**Exercise brief**
From the entries below, copy every line where the string "this" appears.

**Input data**
** START **

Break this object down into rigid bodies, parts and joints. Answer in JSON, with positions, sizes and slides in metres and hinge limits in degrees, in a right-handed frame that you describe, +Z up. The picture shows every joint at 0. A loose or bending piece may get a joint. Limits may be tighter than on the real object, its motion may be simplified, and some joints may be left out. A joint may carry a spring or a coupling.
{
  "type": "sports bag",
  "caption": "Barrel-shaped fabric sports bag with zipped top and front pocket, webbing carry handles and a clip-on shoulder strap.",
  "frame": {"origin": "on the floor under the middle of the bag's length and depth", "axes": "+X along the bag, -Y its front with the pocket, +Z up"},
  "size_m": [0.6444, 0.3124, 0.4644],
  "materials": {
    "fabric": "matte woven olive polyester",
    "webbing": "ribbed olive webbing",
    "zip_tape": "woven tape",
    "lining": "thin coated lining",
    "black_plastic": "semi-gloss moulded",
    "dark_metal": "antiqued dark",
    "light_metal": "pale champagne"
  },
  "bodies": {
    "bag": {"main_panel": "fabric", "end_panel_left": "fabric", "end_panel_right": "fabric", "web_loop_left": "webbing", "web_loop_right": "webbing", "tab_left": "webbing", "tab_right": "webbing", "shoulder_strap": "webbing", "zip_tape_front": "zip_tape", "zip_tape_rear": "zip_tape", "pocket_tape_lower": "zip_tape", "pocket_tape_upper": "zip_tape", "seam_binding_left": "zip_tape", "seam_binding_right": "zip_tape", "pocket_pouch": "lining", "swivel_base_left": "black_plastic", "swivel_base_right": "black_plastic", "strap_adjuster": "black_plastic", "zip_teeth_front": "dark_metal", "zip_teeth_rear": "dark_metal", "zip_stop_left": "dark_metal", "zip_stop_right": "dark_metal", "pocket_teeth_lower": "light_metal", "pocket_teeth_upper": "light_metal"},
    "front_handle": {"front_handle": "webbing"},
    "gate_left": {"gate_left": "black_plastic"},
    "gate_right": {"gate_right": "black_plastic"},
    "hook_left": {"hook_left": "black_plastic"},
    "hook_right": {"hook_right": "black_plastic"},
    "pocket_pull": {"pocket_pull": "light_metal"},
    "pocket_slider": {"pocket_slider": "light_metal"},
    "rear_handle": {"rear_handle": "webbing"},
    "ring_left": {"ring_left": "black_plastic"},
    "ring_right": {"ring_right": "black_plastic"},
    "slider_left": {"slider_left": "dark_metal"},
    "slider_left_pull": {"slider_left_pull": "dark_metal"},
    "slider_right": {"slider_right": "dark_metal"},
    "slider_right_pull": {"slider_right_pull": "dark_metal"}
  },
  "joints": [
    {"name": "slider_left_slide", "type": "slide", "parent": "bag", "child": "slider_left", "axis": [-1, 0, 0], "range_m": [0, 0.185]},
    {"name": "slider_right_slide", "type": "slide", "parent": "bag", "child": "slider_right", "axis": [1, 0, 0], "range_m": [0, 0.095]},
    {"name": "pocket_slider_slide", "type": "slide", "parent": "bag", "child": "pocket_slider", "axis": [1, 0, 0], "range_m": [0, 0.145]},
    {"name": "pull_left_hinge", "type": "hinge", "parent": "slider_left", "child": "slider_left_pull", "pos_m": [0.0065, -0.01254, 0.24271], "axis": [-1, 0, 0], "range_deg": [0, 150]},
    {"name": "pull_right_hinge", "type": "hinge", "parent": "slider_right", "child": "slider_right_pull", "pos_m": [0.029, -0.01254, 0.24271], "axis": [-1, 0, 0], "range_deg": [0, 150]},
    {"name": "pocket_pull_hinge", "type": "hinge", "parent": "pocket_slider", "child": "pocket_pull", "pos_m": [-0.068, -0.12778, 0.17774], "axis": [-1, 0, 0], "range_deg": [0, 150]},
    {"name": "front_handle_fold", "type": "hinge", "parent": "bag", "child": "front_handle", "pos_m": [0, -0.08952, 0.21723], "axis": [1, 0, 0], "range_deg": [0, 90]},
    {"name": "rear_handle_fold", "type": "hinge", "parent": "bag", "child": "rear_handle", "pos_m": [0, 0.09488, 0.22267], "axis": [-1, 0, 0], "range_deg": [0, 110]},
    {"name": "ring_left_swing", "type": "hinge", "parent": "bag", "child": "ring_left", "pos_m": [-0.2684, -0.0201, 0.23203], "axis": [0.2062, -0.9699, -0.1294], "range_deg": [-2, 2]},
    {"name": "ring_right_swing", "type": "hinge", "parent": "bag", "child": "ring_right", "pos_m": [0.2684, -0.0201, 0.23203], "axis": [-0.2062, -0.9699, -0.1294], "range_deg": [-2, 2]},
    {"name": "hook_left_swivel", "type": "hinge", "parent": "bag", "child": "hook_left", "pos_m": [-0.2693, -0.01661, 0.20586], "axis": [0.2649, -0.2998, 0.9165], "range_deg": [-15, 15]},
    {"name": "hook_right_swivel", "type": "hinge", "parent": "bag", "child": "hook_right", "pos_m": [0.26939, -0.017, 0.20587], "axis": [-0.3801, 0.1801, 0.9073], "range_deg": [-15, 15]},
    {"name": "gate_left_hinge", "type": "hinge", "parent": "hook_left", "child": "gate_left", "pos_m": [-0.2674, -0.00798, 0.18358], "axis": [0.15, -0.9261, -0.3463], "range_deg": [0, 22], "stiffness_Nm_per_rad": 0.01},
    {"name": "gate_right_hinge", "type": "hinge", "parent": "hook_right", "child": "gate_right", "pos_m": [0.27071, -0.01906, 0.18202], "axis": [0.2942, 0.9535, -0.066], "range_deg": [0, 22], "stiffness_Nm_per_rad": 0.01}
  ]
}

** END **
** START **

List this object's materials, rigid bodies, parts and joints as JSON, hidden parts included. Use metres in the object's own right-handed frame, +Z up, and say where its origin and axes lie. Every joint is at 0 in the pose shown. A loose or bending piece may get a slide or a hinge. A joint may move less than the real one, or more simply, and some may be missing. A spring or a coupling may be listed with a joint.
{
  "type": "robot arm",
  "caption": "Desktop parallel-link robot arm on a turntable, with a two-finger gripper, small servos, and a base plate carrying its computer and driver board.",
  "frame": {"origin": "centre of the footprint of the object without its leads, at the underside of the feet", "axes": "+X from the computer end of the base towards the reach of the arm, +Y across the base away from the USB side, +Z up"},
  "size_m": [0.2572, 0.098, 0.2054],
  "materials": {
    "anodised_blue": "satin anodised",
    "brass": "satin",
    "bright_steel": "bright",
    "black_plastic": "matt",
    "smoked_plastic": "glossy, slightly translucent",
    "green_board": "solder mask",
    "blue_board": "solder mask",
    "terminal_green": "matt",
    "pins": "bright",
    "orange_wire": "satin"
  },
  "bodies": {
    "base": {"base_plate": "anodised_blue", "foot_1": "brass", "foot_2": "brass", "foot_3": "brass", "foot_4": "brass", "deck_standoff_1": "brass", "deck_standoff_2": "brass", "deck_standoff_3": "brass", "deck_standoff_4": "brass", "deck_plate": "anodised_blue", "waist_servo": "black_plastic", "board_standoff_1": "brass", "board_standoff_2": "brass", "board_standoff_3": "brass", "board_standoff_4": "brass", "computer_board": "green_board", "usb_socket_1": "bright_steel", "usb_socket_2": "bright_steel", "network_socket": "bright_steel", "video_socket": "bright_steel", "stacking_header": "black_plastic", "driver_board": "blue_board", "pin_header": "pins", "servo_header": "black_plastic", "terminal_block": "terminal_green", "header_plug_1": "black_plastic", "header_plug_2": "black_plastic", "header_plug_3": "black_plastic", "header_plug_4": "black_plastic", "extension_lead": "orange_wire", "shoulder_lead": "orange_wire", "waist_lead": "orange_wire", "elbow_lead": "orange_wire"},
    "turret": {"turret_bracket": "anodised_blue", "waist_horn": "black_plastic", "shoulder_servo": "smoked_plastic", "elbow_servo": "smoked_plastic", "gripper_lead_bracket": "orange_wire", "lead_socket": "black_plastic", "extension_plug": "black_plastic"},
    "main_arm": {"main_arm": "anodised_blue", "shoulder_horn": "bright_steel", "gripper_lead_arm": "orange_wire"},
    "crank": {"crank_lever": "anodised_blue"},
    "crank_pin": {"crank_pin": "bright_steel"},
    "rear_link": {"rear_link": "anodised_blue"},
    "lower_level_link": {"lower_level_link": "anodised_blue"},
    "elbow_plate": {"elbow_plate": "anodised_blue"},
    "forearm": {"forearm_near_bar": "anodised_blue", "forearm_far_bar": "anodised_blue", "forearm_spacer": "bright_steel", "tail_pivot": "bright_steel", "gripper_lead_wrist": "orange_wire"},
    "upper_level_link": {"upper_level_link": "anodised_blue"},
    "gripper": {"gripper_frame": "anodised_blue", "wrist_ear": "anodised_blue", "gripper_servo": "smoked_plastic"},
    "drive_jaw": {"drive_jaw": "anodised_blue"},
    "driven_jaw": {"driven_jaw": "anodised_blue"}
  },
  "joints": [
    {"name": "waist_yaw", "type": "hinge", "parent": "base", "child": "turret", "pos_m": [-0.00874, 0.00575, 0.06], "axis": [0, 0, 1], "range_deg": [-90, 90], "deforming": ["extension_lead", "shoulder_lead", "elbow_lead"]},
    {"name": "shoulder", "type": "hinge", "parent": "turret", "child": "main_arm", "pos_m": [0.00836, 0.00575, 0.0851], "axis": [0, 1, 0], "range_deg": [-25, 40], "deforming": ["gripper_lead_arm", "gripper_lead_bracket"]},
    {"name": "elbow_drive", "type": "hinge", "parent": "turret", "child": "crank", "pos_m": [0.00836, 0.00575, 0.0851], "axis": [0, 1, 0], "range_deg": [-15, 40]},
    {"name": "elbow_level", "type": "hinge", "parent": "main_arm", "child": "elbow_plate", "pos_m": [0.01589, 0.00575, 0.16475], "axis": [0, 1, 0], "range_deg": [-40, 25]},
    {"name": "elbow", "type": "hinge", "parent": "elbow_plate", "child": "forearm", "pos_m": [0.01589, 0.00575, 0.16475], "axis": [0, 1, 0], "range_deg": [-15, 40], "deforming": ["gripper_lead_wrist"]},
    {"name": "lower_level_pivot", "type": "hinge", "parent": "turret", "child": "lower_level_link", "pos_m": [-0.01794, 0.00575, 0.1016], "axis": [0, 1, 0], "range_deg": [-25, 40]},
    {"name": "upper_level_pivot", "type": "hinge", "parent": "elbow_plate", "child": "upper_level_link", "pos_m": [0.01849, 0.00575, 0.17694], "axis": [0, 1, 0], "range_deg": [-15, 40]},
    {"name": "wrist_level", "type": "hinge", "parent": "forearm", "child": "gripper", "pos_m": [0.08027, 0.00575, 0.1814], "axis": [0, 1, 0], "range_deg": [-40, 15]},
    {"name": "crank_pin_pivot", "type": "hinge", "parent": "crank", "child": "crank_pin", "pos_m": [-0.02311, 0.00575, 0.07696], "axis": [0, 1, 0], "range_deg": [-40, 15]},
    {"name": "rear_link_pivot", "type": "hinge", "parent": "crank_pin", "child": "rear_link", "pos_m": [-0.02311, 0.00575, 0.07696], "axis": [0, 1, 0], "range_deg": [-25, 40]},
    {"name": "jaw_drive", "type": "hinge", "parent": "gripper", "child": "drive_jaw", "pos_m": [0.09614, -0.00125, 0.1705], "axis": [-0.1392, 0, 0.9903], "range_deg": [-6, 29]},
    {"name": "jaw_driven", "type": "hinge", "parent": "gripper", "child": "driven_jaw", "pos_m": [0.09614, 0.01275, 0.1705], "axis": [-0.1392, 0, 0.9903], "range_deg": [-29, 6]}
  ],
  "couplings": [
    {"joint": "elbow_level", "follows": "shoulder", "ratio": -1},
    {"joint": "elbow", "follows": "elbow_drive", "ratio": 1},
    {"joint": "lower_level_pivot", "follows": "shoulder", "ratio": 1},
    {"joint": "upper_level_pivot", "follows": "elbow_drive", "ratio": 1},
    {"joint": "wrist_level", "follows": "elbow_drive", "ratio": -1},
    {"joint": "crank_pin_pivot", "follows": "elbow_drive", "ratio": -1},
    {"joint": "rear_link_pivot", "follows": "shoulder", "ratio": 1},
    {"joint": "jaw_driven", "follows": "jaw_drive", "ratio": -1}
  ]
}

** END **

**Exercise solution**
Break this object down into rigid bodies, parts and joints. Answer in JSON, with positions, sizes and slides in metres and hinge limits in degrees, in a right-handed frame that you describe, +Z up. The picture shows every joint at 0. A loose or bending piece may get a joint. Limits may be tighter than on the real object, its motion may be simplified, and some joints may be left out. A joint may carry a spring or a coupling.
List this object's materials, rigid bodies, parts and joints as JSON, hidden parts included. Use metres in the object's own right-handed frame, +Z up, and say where its origin and axes lie. Every joint is at 0 in the pose shown. A loose or bending piece may get a slide or a hinge. A joint may move less than the real one, or more simply, and some may be missing. A spring or a coupling may be listed with a joint.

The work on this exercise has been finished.